Tuesday, January 07, 2014

R L Stevenson - Treasure Island

Treasure Island-Scribner's-1911.jpg
While reading recently about real life pirates, I decided to read R.L. Stevenson's classic novel Treasure Island. Reading it was a fascinating experience. I'd never read it before, yet the story was as familiar as if I had read it half a dozen times. No doubt this is because it is one of the most dramatised books ever published, being made repeatedly into a film and play.

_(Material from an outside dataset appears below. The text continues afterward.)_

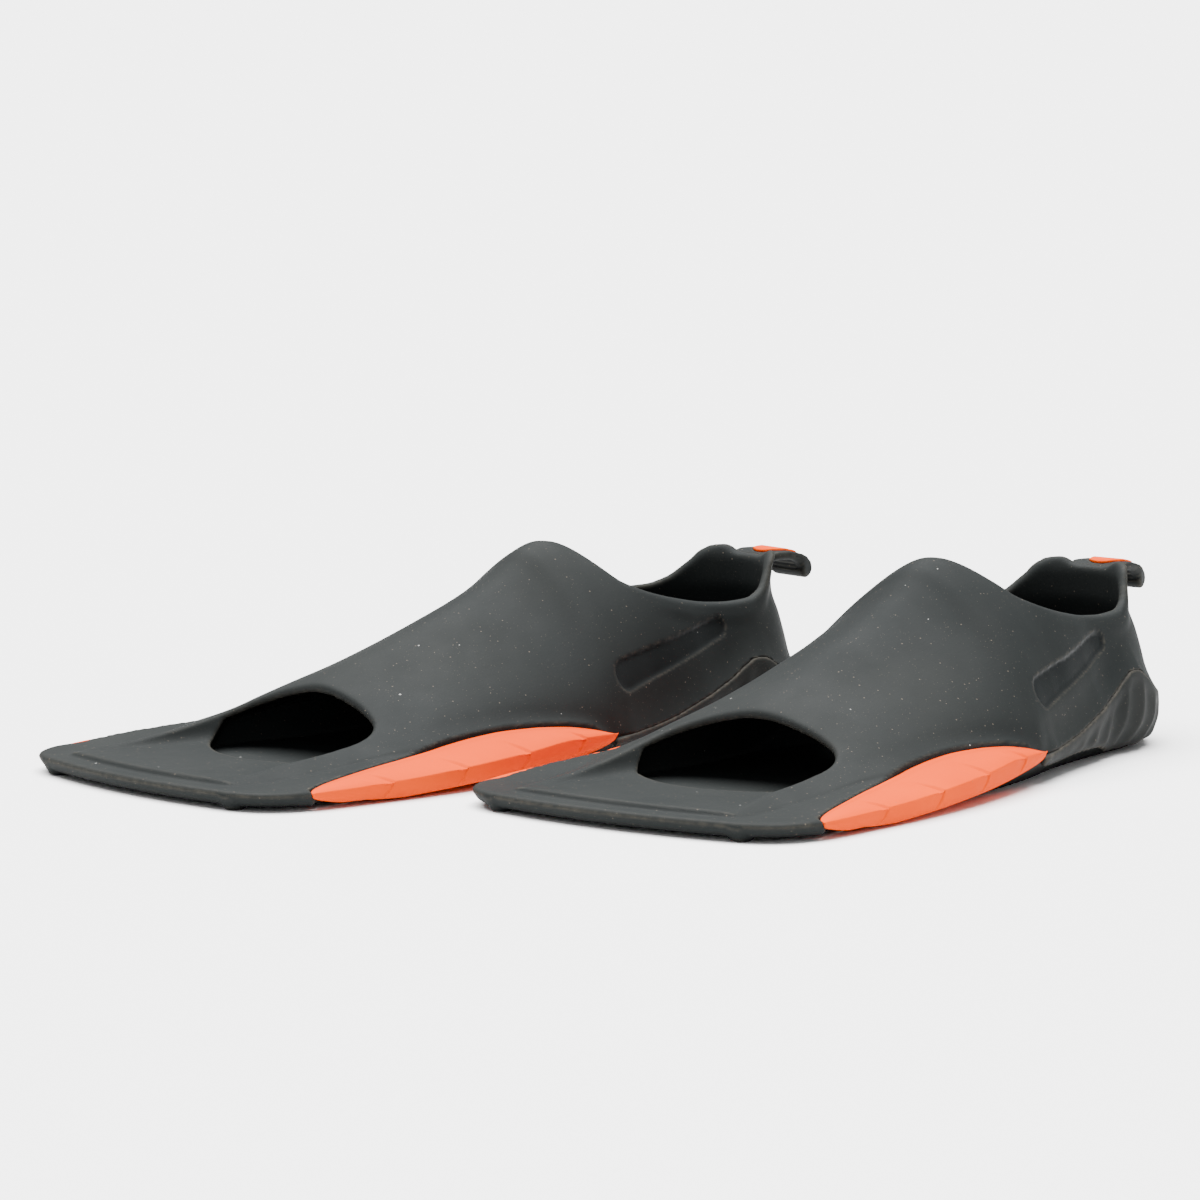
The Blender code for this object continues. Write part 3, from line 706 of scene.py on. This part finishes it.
def insert_mesh(side):
    """A side insert: rows of points that lean with its chevron steps, so that those are crisp."""
    start, end = INSERT_SPAN
    stations = np.linspace(start, end, int((end - start) / INSERT_ROW))
    for at in CHEVRONS:
        stations = stations[np.abs(stations - at) > 0.6]
        stations = np.append(stations, [at - 0.25, at + 0.25])
    rows = []
    for y in np.sort(stations):
        ahead = [at - y for at in CHEVRONS if at > y]
        dip = max(0.0, 1 - ahead[0] / 10.0) if ahead else 0.0
        lean = ramp(y, start, start + 32) * (1 - ramp(y, end - 17, end))
        row = []
        for share in TOP_SHARES:
            here = y - LEAN_TOP * lean * (1 - share)
            inner, crease = insert_row(here)[:2]
            lip = 0.25 * ramp(share, 0.0, 0.05) * (1 - ramp(share, 0.09, 0.13))
            crown = 0.5 * math.sin(math.pi * share**2) + lip - 0.9 * dip * ramp(share, 0.25, 0.9)
            crown = crown * min(1.0, (crease[0] - inner[0]) / 8.0)
            point = mix(inner, crease, share) + np.array([0.0, crown])
            row.append((point[0], here, point[1]))
        for share in SIDE_SHARES:
            here = y - LEAN_SIDE * lean * share**1.5
            crease, foot = insert_row(here)[1:3]
            point = mix(crease, foot, share) + np.array([-0.5 * dip * (1 - ramp(share, 0.6, 1.0)), 0.0])
            row.append((point[0] + 0.5 * math.sin(math.pi * share), here, point[1]))
        inner, _, foot, base = insert_row(y)
        for back in (mix(foot, base, 0.3), mix(foot, base, 0.65), base, mix(base, inner, 0.5)):
            row.append((back[0], y, back[1]))
        rows.append(row)
    points = np.array(rows)
    count = points.shape[1]
    points = points.reshape(-1, 3)
    index = np.arange(len(points)).reshape(-1, count)
    after = np.roll(index, -1, axis=1)
    quads = np.stack([index[:-1], after[:-1], after[1:], index[1:]], axis=-1).reshape(-1, 4)
    if side < 0:
        points = points * np.array([-1, 1, 1])
        quads = quads[:, ::-1]
    return points, [*quads.tolist(), index[0].tolist()[::-side], index[-1].tolist()[::side]]


skin_points, skin_faces = surface_net(skin, *SKIN_BOX, STEP)
in_front = skin_points[skin_faces][:, :, 1].mean(axis=1) < SPLIT
tab_points, tab_faces = surface_net(tab, *TAB_BOX, STEP * 0.5)
inlay_points, inlay_faces = surface_net(inlay, *TAB_BOX, STEP * 0.4)
guard_points, guard_faces = surface_net(guard, *GUARD_BOX, STEP * 0.8)
sole_points, sole_faces = surface_net(sole, *SOLE_BOX, STEP)
skin_levels, guard_levels = levels_for(skin_points, skin), levels_for(guard_points, guard)
tab_levels, inlay_levels = levels_for(tab_points, tab), levels_for(inlay_points, inlay)


for fin in (Fin("left"), Fin("right")):
    used, faces = part_of(skin_faces, in_front)
    front = add_piece(fin, "blade_and_toe", skin_points[used], faces, skin_rubber,
                      ["blade", "foot_pocket"], {k: v[used] for k, v in skin_levels.items()})
    close_cut(front)
    fin.name("blade")
    fin.name("fin")
    fin.at(0, 35, 10)
    fin.at(0, 95, 10)
    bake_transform(front)
    used, faces = part_of(skin_faces, ~in_front)
    rear = add_piece(fin, "instep_and_heel", skin_points[used], faces, skin_rubber,
                     ["heel_collar"], {k: v[used] for k, v in skin_levels.items()})
    close_cut(rear)
    fin.name("fin")
    fin.name("heel_collar")
    fin.at(0, 345, 44)
    fin.at(0, 355, 68)
    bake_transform(rear)
    band = add_piece(fin, "ribbed_guard", guard_points, guard_faces, guard_rubber,
                     ["heel_guard"], guard_levels)
    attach(band, fin.name("fin"))
    pad = add_piece(fin, "grip_sole", sole_points, sole_faces, guard_rubber, ["sole"])
    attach(pad, fin.name("fin"))
    for side, label in ((1, "outer_insert"), (-1, "inner_insert")):
        points, faces = insert_mesh(side)
        leaf = add_piece(fin, label + "_leaf", points, faces, orange_rubber, [label])
        fin.name("blade")
        fin.name("fin")
        fin.at(0, 35, 10)
        fin.at(0, 95, 10)
        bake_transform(leaf)
    tongue = add_piece(fin, "tongue", tab_points, tab_faces, skin_rubber,
                       ["pull_tab"], tab_levels)
    fin.name("heel_collar")
    fin.name("pull_tab")
    fin.at(0, 351.5, 74)
    fin.at(0, 356.5, 74)
    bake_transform(tongue)
    oval = add_piece(fin, "tongue_inlay", inlay_points, inlay_faces, inlay_rubber,
                     ["tab_inlay"], inlay_levels)
    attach(oval, fin.name("pull_tab"))


# ---------------------------------------------------------------- floor, light and camera
def floor():
    bpy.ops.mesh.primitive_plane_add(size=FLOOR_SIZE, location=(0, 0, -FLOOR_DROP))
    obj = bpy.context.object
    obj.name = "studio_floor"
    material, _, shader = nodes_of("studio_floor")
    shader.inputs["Base Color"].default_value = FLOOR_GREY
    shader.inputs["Roughness"].default_value = 0.9
    shader.inputs["Specular IOR Level"].default_value = 0.1
    obj.data.materials.append(material)


def area_light(name, place, target, size, power):
    """A rectangular lamp that faces a point."""
    data = bpy.data.lights.new(name, "AREA")
    data.shape = "RECTANGLE"
    data.size, data.size_y, data.energy = size[0], size[1], power
    obj = bpy.data.objects.new(name, data)
    obj.location = place
    obj.rotation_euler = (Vector(target) - Vector(place)).to_track_quat("-Z", "Y").to_euler()
    bpy.context.scene.collection.objects.link(obj)


floor()
world = bpy.data.worlds.new("studio")
world.use_nodes = True
background = world.node_tree.nodes["Background"]
background.inputs["Color"].default_value = (1, 1, 1, 1)
background.inputs["Strength"].default_value = WORLD_STRENGTH
bpy.context.scene.world = world
sun = bpy.data.lights.new("soft_sky", "SUN")
sun.energy = SKY_STRENGTH
sun.angle = math.radians(SKY_WIDTH)
sky = bpy.data.objects.new("soft_sky", sun)
sky.rotation_euler = [math.radians(turn) for turn in SKY_TURN]
bpy.context.scene.collection.objects.link(sky)
area_light("front_fill", FILL_PLACE, FILL_TARGET, FILL_SIZE, FILL_POWER)

camera_data = bpy.data.cameras.new("camera")
camera_data.lens = CAMERA_LENS
camera_data.sensor_width = CAMERA_SENSOR
camera_data.clip_end = 100.0
camera = bpy.data.objects.new("camera", camera_data)
camera.location = CAMERA_PLACE
camera.rotation_euler = [math.radians(turn) for turn in CAMERA_TURN]
bpy.context.scene.collection.objects.link(camera)
bpy.context.scene.camera = camera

So there is little point in detailing more in this review. Though it is worth noting that many of the popular conceptions about pirates had their beginnings here. Wooden legs, parrots on shoulders, Yo Ho Hoing, black spots and treasure islands. The popularity of the book must in part lie in its writing - the story is gripping and exciting, yet the characters are also wonderfully constructed. Blind Pew is terrifying as he taps his way around, the moment he grabs Jim Hawkins genuinely scary... Long John Silver is delightfully ambiguous in his morals and Hawkin's climatic battle with Mr. Hands is as exciting as gunfight ever imagined on the silver screen. The only characters that annoyed me, are the uptight and holier-than-thou Squire and Doctor. Stevenson slotting in some minor English gentry to demonstrate how the plebs ought to behave.

So if you're only experience of Treasure Island is the Muppet version, you really should dig out a free online copy of the original and follow Jim Hawkins into the South Seas.